Starting at the line containing "extrude(amount=screw_slot, mode=Mode.SUBTRACT)", please quote every line up to and including the line containing "shown = obj.evaluated_get(depsgraph)", exactly, and nothing beyond.
============
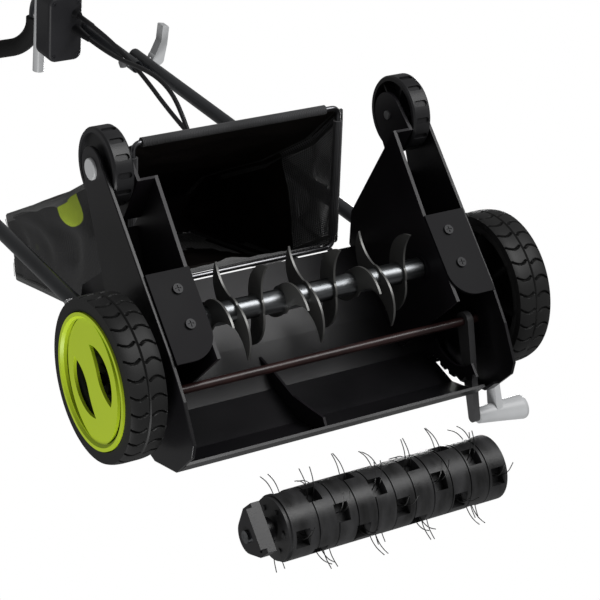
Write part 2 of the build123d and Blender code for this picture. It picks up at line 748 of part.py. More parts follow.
# ---------------------------------------------------------------- switch box, button and bail lever
BOX_X = -148.0
BOX_W = 54.0
BOX_H = 100.0
BOX_START = 128.0
BOX_HALF = 23.0
GLAND_A = (-164.0, -30.0)  # x, and place across the handle
GLAND_B = (-164.0, -6.0)
BUTTON_X = -136.0
BUTTON_ACROSS = 14.0


def make_box_half(start, open_end):
    with BuildPart() as half:
        with BuildSketch(handle_plane(BOX_X, start, -8)):
            RectangleRounded(BOX_W, BOX_H, 13)
        extrude(amount=BOX_HALF)
        if open_end:
            rim = half.faces().sort_by(Axis(origin=(0, 0, 0), direction=(0, *ALONG)))[0]
        else:
            rim = half.faces().sort_by(Axis(origin=(0, 0, 0), direction=(0, *ALONG)))[-1]
        fillet(rim.edges(), 5)
        hollow_start = start + 3 if open_end else start - 1
        with BuildSketch(handle_plane(BOX_X, hollow_start, -8)):
            RectangleRounded(BOX_W - 6, BOX_H - 6, 10)
        extrude(amount=BOX_HALF - 2, mode=Mode.SUBTRACT)
        if open_end:
            with BuildSketch(handle_plane(BOX_X, start - 2, -8)):
                with Locations(*[(BOX_X - x, across + 8) for x, across in (GLAND_A, GLAND_B)]):
                    Circle(4.2 + FIT)
            extrude(amount=8, mode=Mode.SUBTRACT)
        else:
            with BuildSketch(handle_plane(BUTTON_X, start + BOX_HALF - 6, BUTTON_ACROSS)):
                Circle(9.2)
            extrude(amount=8, mode=Mode.SUBTRACT)
    return half.part


save(make_box_half(BOX_START, True), "switch_box")
save(make_box_half(BOX_START + BOX_HALF, False), "switch_box_cover")

with BuildPart() as box_clamp:
    with BuildSketch(handle_plane(-UPPER_X, BOX_START + 4, 0)):
        Circle(13)
        Circle(TUBE_R + FIT, mode=Mode.SUBTRACT)
        with Locations((-13.2, 0)):
            Rectangle(8, 60, mode=Mode.SUBTRACT)
    extrude(amount=34)

with BuildPart() as switch_unit:
    with BuildSketch(handle_plane(BOX_X, BOX_START + 8, -8)):
        with Locations((0, -16)):
            Rectangle(26, 36)
    extrude(amount=20)
save(switch_unit.part, "switch_unit")

with BuildPart() as safety_button:
    with BuildSketch(handle_plane(BUTTON_X, BOX_START + 2 * BOX_HALF - 10, BUTTON_ACROSS)):
        Circle(11)
    extrude(amount=3)
    with BuildSketch(handle_plane(BUTTON_X, BOX_START + 2 * BOX_HALF - 7, BUTTON_ACROSS)):
        Circle(8.8)
    extrude(amount=14)
    fillet(safety_button.faces().sort_by(Axis(origin=(0, 0, 0), direction=(0, *ALONG)))[-1].edges(), 1.5)
save(safety_button.part, "safety_button")

BAIL_X = -158.0
BAIL_HINGE = (188.0, -46.0)
with BuildPart() as bail_lever:
    with BuildLine() as bail_line:
        FilletPolyline(at(BAIL_X, on_handle(*BAIL_HINGE)), at(BAIL_X, on_handle(232, -36)),
                       at(BAIL_X, on_handle(238, 98)), radius=22)
    with BuildSketch(Plane(origin=bail_line.line @ 0, z_dir=bail_line.line % 0)):
        Ellipse(9, 9)
    sweep()
    with BuildSketch(side(BAIL_X - 9)):
        with Locations(on_handle(*BAIL_HINGE)):
            Circle(9)
    extrude(amount=18)
    with BuildSketch(side(BAIL_X - 10)):
        with Locations(on_handle(*BAIL_HINGE)):
            Circle(3 + FIT)
    extrude(amount=20, mode=Mode.SUBTRACT)
save(bail_lever.part, "bail_lever")

with BuildPart() as bail_bracket:
    for lug_x in (BAIL_X - 13.4, BAIL_X + 9.4):
        with BuildSketch(side(lug_x)):
            polygon(on_handle(BOX_START + 2 * BOX_HALF + 0.2, -56), on_handle(BAIL_HINGE[0], -56),
                    on_handle(BAIL_HINGE[0], -37), on_handle(BOX_START + 2 * BOX_HALF + 0.2, -37))
            with Locations(on_handle(*BAIL_HINGE)):
                Circle(9.5)
                Circle(3 + FIT, mode=Mode.SUBTRACT)
        extrude(amount=4)
    with BuildSketch(side(BAIL_X - 15)):
        with Locations(on_handle(*BAIL_HINGE)):
            Circle(3)
    extrude(amount=30)
save(Compound(children=[*box_clamp.part.solids(), *bail_bracket.part.solids()]), "box_brackets")

# ---------------------------------------------------------------- cables and their glands
COVER_X = -120.0           # right-hand face of the motor cover
ENTRY_A = (60.0, 228.0)    # where the cables enter it
ENTRY_B = (26.0, 244.0)
GLAND_L = 9.0
RELIEF_L = 42.0            # the longer, tapered strain relief
# Each cable's last turn, towards the cover: places across the machine and back from where it enters.
LAST_TURN = ((-172.1, 56.6), (-172.1, 28.6), (-166.6, 15.5), (-156.6, 5.4), (-143.5, 0), (-129.3, 0))


def routed(*stops):
    """Points of a cable along the handle, from stops of x, place along and place across the handle."""
    return [at(x, on_handle(along, across)) for x, along, across in stops]


def turned_in(entry, slope):
    """Last points of a cable that comes down a slope and turns square to the cover."""
    down = tilt(slope)
    return [at(x, (entry[0] + back * down[0], entry[1] + back * down[1])) for x, back in LAST_TURN]


def largest_arcs(route):
    """Radius at each corner of a route: as large as the two runs beside it allow."""
    runs = [Vector(*after) - Vector(*before) for before, after in zip(route, route[1:])]
    return [
        0.45 * min(run.length, following.length) / math.tan(math.radians(run.get_angle(following) / 2))
        for run, following in zip(runs, runs[1:])
    ]


MOTOR_CABLE = routed(
    (GLAND_A[0], BOX_START - GLAND_L - 0.3, GLAND_A[1]), (GLAND_A[0], 82, GLAND_A[1]), (-167, 14, -24),
    (-170, -64, -8), (-170, -146, 16), (-170, -230, 32), (-170, -312, 36), (-170, -390, 30),
    (-170, -462, 30), (-171, -532, 35),
) + turned_in(ENTRY_A, 22.15)
SWITCH_CABLE = routed(
    (GLAND_B[0], BOX_START - RELIEF_L - 0.3, GLAND_B[1]), (GLAND_B[0], 50, GLAND_B[1]), (-160, -14, -13),
    (-158, -84, -26), (-158, -134, -30), (-158, -176, -22), (-158, -208, 2), (-158, -236, 28),
    (-158, -276, 48), (-159, -334, 67), (-161, -400, 77), (-164, -475, 80), (-168, -545, 78),
) + turned_in(ENTRY_B, 28.15)

for name, route in (("motor_cable", MOTOR_CABLE), ("switch_cable", SWITCH_CABLE)):
    radii = largest_arcs(route)
    with BuildPart() as cable:
        with BuildLine() as cable_line:
            FilletPolyline(*route, radius=radii)
        with BuildSketch(Plane(origin=cable_line.line @ 0, z_dir=cable_line.line % 0)):
            Circle(CABLE_R)
        sweep()
    cable_length = sum(edge.length for edge in cable_line.line.edges())
    solid_length = cable.part.volume / (math.pi * CABLE_R**2)
    print(name, "length", round(cable_length), "from its volume", round(solid_length))
    print(name, "radii", [round(radius) for radius in radii])
    save(cable.part, name)

with BuildPart() as box_glands:
    for gland, length, tip_r in ((GLAND_A, GLAND_L, 5.5), (GLAND_B, RELIEF_L, 4.4)):
        with BuildSketch(handle_plane(gland[0], BOX_START - 0.1, gland[1])):
            Circle(7)
        with BuildSketch(handle_plane(gland[0], BOX_START - length + 0.1, gland[1])):
            Circle(tip_r)
        loft()
        with BuildSketch(handle_plane(gland[0], BOX_START - 0.1, gland[1])):
            Circle(4.2)
        extrude(amount=6)
save(Compound(children=list(box_glands.part.solids())), "box_glands")

with BuildPart() as cover_glands:
    for entry in (ENTRY_A, ENTRY_B):
        with BuildSketch(side(COVER_X - GLAND_L + 0.1)):
            with Locations(entry):
                Circle(5.5)
        extrude(amount=GLAND_L - 0.2)
save(Compound(children=list(cover_glands.part.solids())), "cover_glands")

# ---------------------------------------------------------------- spare tine cylinder
DRUM_PLANE = Plane(origin=at(0, DRUM), x_dir=(0, 1, 0), z_dir=(1, 0, 0))
WINDOW_PITCH = (DRUM_LEFT - DRUM_RIGHT - 24) / (TINE_STATIONS - 1)
WINDOWS = [
    (DRUM_RIGHT + 12 + WINDOW_PITCH * i, 47.0 * i + turn)
    for i in range(TINE_STATIONS)
    for turn in (0.0, 120.0, 240.0)
]


def radial(x, angle, radius):
    """Plane on the drum at x, facing outwards at an angle; its own X runs along the drum."""
    c, s = tilt(angle)
    return Plane(origin=at(x, (DRUM[0] + radius * c, DRUM[1] + radius * s)), x_dir=(1, 0, 0), z_dir=(0, c, s))


with BuildPart() as tine_drum:
    with BuildSketch(DRUM_PLANE.offset(DRUM_RIGHT)):
        Circle(DRUM_R)
    extrude(amount=DRUM_LEFT - DRUM_RIGHT)
    seam_x = [DRUM_RIGHT + 24 * (i + 1) for i in range(10)]
    for x in seam_x:
        with BuildSketch(DRUM_PLANE.offset(x - 0.8)):
            Circle(DRUM_R + 1)
            Circle(DRUM_R - 1.5, mode=Mode.SUBTRACT)
        extrude(amount=1.6, mode=Mode.SUBTRACT)
    for x, angle in WINDOWS:
        with BuildSketch(radial(x, angle, DRUM_R + 2)):
            Rectangle(17, 20)
        extrude(amount=-14, mode=Mode.SUBTRACT)
    with BuildSketch(DRUM_PLANE.offset(DRUM_RIGHT - 1)):
        Circle(8)
    extrude(amount=23, mode=Mode.SUBTRACT)
    with BuildSketch(DRUM_PLANE.offset(DRUM_LEFT - 30)):
        Circle(7 + FIT)
    extrude(amount=31, mode=Mode.SUBTRACT)
save(tine_drum.part, "tine_drum")

with BuildPart() as drum_flange:
    with BuildSketch(DRUM_PLANE.offset(DRUM_LEFT + 0.1)):
        Circle(DRUM_R - 2)
        Circle(7 + FIT, mode=Mode.SUBTRACT)
        with PolarLocations(24, 6):
            Circle(3, mode=Mode.SUBTRACT)
    extrude(amount=4)

with BuildPart() as drum_screws:
    with BuildSketch(DRUM_PLANE.offset(DRUM_LEFT + 0.2)):
        with PolarLocations(24, 6):
            Circle(2.8)
    extrude(amount=5.6)
save(Compound(children=[*drum_flange.part.solids(), *drum_screws.part.solids()]), "drum_flange")

with BuildPart() as drum_shaft:
    with BuildSketch(DRUM_PLANE.offset(DRUM_LEFT - 29)):
        Circle(7)
    extrude(amount=66)
save(drum_shaft.part, "drum_shaft")

tines = []
for x, angle in WINDOWS:
    for shift in (-3.5, 3.5):
        with BuildPart() as tine:
            with BuildSketch(radial(x + shift, angle, DRUM_R - 11.9)):
                Circle(0.9)
            extrude(amount=TINE_TIP_R - DRUM_R + 11.9)
        tines += list(tine.part.solids())
save(Compound(children=tines), "drum_tines")

BLOCK_X = DRUM_LEFT + 8.0
with BuildPart() as bearing_block:
    with BuildSketch(DRUM_PLANE.offset(BLOCK_X)):
        Circle(14)
    extrude(amount=18)
    with BuildSketch(DRUM_PLANE.offset(BLOCK_X + 16)):
        Circle(19)
        with Locations((0, -22)):
            Rectangle(54, 20)
        make_hull()
    extrude(amount=10)
    with BuildSketch(DRUM_PLANE.offset(BLOCK_X + 25)):
        with Locations((0, -28)):
            Rectangle(44, 8)
    extrude(amount=8)
    with BuildSketch(DRUM_PLANE.offset(BLOCK_X - 1)):
        Circle(7 + FIT)
    extrude(amount=40, mode=Mode.SUBTRACT)
    with BuildSketch(DRUM_PLANE.offset(BLOCK_X + 15)):
        with Locations((-20, -18), (20, -18)):
            Circle(3.2)
    extrude(amount=12, mode=Mode.SUBTRACT)
save(bearing_block.part, "spare_bearing_block")
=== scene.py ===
import json
import math

import bmesh
import bpy
from mathutils import Matrix, Vector, noise


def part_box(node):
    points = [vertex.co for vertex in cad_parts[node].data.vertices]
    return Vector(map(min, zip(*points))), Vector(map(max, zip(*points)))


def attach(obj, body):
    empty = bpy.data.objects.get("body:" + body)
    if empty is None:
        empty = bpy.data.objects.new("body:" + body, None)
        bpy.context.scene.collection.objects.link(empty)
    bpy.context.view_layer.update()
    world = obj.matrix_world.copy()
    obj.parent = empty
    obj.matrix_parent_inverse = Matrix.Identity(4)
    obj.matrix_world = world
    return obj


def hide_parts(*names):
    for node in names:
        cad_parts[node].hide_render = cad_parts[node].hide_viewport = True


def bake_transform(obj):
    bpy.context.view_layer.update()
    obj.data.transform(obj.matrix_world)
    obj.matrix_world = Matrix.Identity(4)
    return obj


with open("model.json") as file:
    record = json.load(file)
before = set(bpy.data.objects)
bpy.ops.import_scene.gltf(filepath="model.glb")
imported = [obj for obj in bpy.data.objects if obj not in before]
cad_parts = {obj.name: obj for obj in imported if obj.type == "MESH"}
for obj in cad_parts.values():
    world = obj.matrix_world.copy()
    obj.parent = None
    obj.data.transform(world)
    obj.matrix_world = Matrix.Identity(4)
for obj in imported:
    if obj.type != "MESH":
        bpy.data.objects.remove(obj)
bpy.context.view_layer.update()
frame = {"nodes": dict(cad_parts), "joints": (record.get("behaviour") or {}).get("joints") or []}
scene = bpy.context.scene

# ---------------------------------------------------------------- places, taken from the frame
JOINT = {joint["name"]: Vector(joint["pos_m"]) for joint in frame["joints"] if joint.get("pos_m")}
FRONT_AXLE = JOINT["left_front_spin"]
AXLE_Y = FRONT_AXLE.y
MIDDLE = JOINT["upper_fold"]
PIVOT = JOINT["handle_fold"]
ALONG = (MIDDLE - PIVOT).normalized()
ACROSS = Vector((0, -ALONG.z, ALONG.y))
DRUM = JOINT["drum_spin"]
TYRE_R = 0.090
DRUM_R = 0.036
TINE_TIP_R = 0.061


def on_handle(x, along, across):
    """A point from the middle joint: so far along the handle, and so far square to it towards the front."""
    point = MIDDLE + ALONG * along + ACROSS * across
    return Vector((x, point.y, point.z))


def side_point(x, back, up):
    """A point at x, so far behind the front axle and so high above the ground."""
    return Vector((x, AXLE_Y + back, up))


# ---------------------------------------------------------------- materials
def ramp(nodes, links, source, stops):
    node = nodes.new("ShaderNodeValToRGB")
    links.new(source, node.inputs["Fac"])
    node.color_ramp.elements[0].position, node.color_ramp.elements[0].color = stops[0]
    node.color_ramp.elements[1].position, node.color_ramp.elements[1].color = stops[-1]
    for position, colour in stops[1:-1]:
        node.color_ramp.elements.new(position).color = colour
    return node.outputs["Color"]


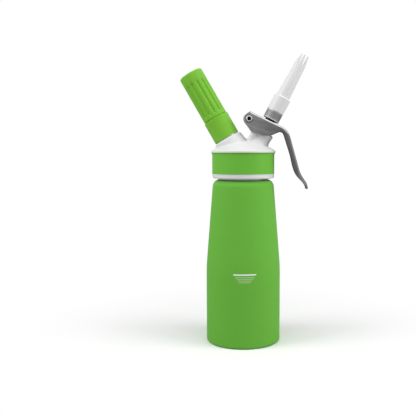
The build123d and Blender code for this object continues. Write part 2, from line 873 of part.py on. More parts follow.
with BuildPart() as pivot_screw:
    with BuildSketch(Plane.XZ.offset(-bolt_face)):
        with Locations(pivot_spot):
            Circle(screw_radius)
    extrude(amount=screw_length - seat_gap)
    with BuildSketch(Plane.XZ.offset(-bolt_face)):
        with Locations(pivot_spot):
            Circle(bolt_head_radius)
    extrude(amount=-bolt_head_height)
    fillet(pivot_screw.faces().sort_by(Axis.Y)[-1].outer_wire().edges(), bolt_head_round)
    with BuildSketch(Plane.XZ.offset(-bolt_face - bolt_head_height)):
        with Locations(pivot_spot):
            Rectangle(2 * bolt_head_radius, screw_slot)
    extrude(amount=screw_slot, mode=Mode.SUBTRACT)
pivot_screw.part.label = "pivot_screw"
export_step(pivot_screw.part, "parts/pivot_screw.step")
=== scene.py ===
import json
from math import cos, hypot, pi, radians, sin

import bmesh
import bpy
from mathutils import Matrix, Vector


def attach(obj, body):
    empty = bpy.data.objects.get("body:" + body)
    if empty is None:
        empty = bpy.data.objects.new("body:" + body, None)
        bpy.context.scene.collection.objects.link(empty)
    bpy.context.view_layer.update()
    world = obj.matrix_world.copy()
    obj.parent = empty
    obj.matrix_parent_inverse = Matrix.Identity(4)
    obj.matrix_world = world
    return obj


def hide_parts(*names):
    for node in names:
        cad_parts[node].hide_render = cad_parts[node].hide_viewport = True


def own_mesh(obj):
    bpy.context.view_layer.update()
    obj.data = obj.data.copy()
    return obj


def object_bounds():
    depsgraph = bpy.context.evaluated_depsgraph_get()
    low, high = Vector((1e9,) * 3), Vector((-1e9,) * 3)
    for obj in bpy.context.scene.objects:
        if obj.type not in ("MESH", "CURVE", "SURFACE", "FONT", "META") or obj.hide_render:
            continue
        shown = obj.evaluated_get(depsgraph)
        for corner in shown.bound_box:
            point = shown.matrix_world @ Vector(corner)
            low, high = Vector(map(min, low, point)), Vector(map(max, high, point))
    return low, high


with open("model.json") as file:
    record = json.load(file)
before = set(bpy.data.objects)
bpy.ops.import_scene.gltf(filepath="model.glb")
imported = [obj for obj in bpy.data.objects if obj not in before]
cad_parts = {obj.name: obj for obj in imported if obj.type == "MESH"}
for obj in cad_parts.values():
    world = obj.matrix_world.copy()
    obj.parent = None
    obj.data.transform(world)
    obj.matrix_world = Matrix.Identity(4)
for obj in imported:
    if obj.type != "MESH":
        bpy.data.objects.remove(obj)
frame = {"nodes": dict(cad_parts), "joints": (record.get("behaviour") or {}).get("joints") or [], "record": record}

# %% [markdown]
# # A whipped cream dispenser
# The solids of the dispenser are already here, in metres.
# This lesson gives them their finish, sets up a small studio, and adds what is too fine for the
# solids: threads, a coil, a knurl, a holder with soft flutes and a slotted tip. The box that the
# solids fill is measured first.

solid_low, solid_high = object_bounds()
parts = frame["nodes"]
print("solids:", len(parts), "box in mm:", [round(1000 * x, 1) for x in solid_high - solid_low])

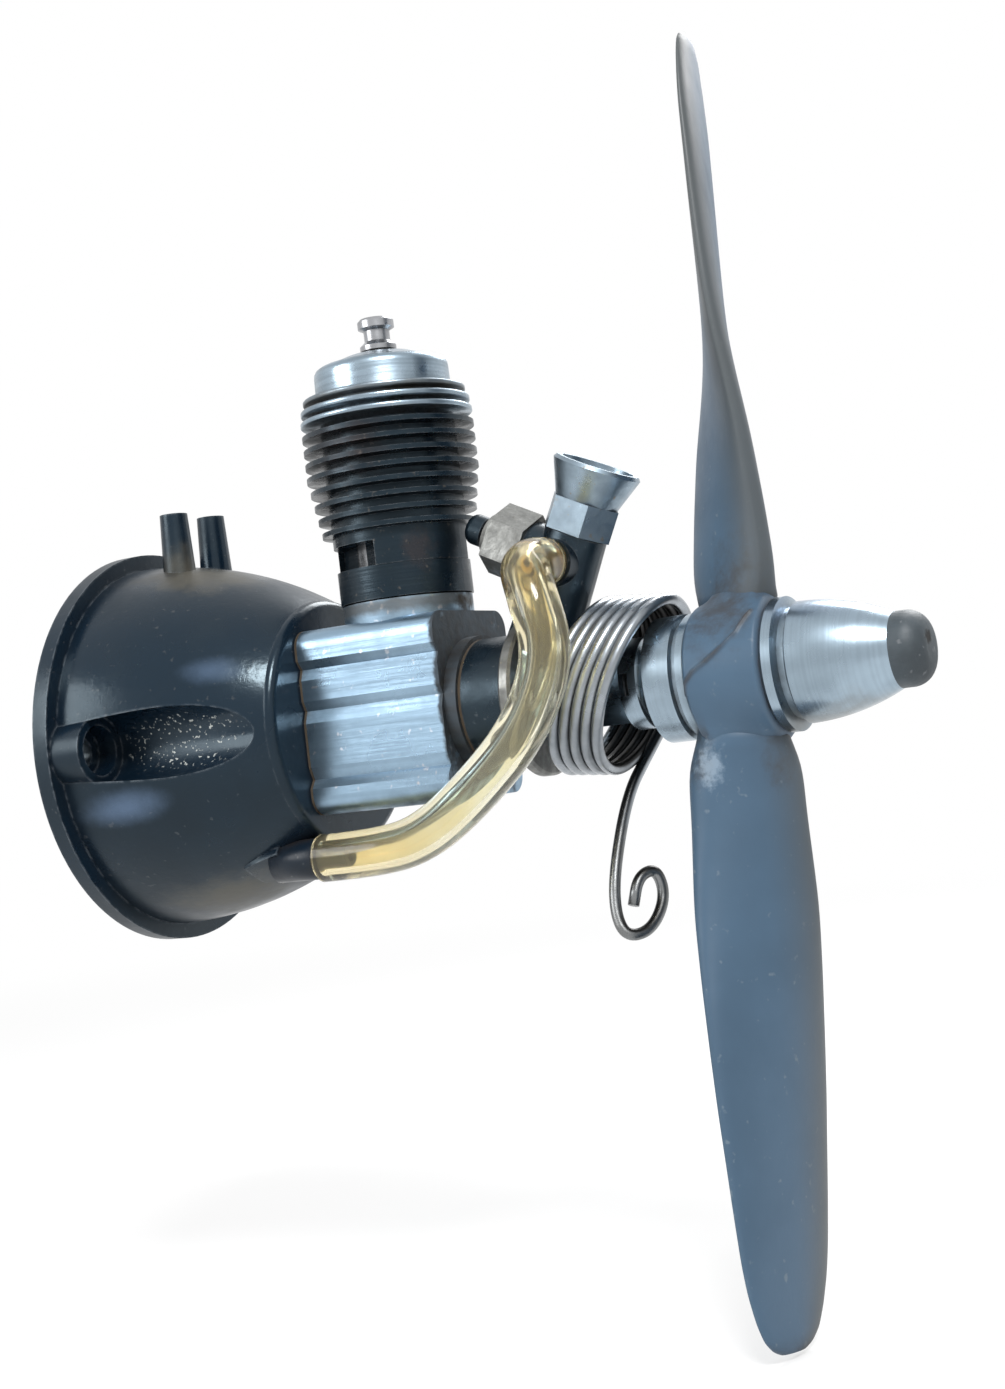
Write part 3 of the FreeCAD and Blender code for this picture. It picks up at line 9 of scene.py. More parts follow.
============
Worked answer ▸
    extrude(amount=screw_slot, mode=Mode.SUBTRACT)
pivot_screw.part.label = "pivot_screw"
export_step(pivot_screw.part, "parts/pivot_screw.step")
=== scene.py ===
import json
from math import cos, hypot, pi, radians, sin

import bmesh
import bpy
from mathutils import Matrix, Vector


def attach(obj, body):
    empty = bpy.data.objects.get("body:" + body)
    if empty is None:
        empty = bpy.data.objects.new("body:" + body, None)
        bpy.context.scene.collection.objects.link(empty)
    bpy.context.view_layer.update()
    world = obj.matrix_world.copy()
    obj.parent = empty
    obj.matrix_parent_inverse = Matrix.Identity(4)
    obj.matrix_world = world
    return obj


def hide_parts(*names):
    for node in names:
        cad_parts[node].hide_render = cad_parts[node].hide_viewport = True


def own_mesh(obj):
    bpy.context.view_layer.update()
    obj.data = obj.data.copy()
    return obj


def object_bounds():
    depsgraph = bpy.context.evaluated_depsgraph_get()
    low, high = Vector((1e9,) * 3), Vector((-1e9,) * 3)
    for obj in bpy.context.scene.objects:
        if obj.type not in ("MESH", "CURVE", "SURFACE", "FONT", "META") or obj.hide_render:
            continue
        shown = obj.evaluated_get(depsgraph)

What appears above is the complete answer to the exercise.